III. Das Urteil ist vorläufig vollstreckbar. Beide Parteien können die Vollstreckung durch Sicherheitsleistung in Höhe von 110 % des aufgrund des Urteils vollstreckbaren Betrages abwenden, wenn nicht die jeweilige Gegenpartei vor der Vollstreckung Sicherheit in Höhe von 110 % des jeweils zu vollstreckenden Betrages erbringt.

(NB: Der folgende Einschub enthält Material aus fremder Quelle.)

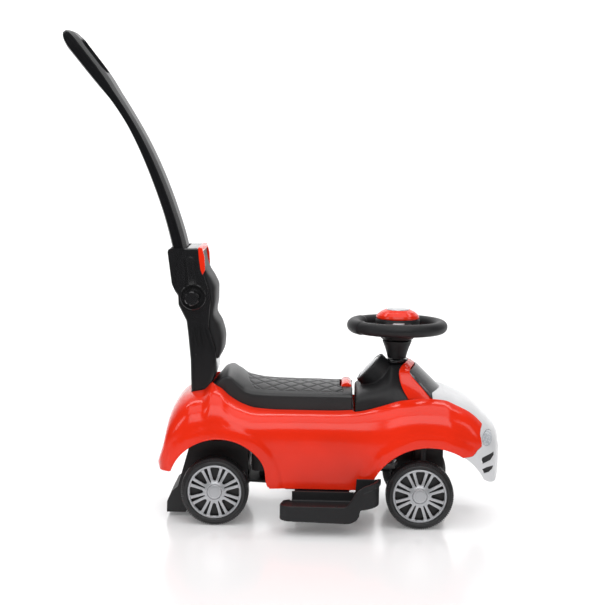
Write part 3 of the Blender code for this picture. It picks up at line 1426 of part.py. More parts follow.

IV. Die Revision wird nicht zugelassen.
Beschluss:
Der Streitwert für das Berufungsverfahren wird auf bis zu 50.00,00 EUR festgesetzt.
Gründe
A Der Kläger begehrt von der Beklagten Leistungen aus einer landwirtschaftlichen Gebäudeversicherung aufgrund eines Sturmereignisses vom 23.02.2017.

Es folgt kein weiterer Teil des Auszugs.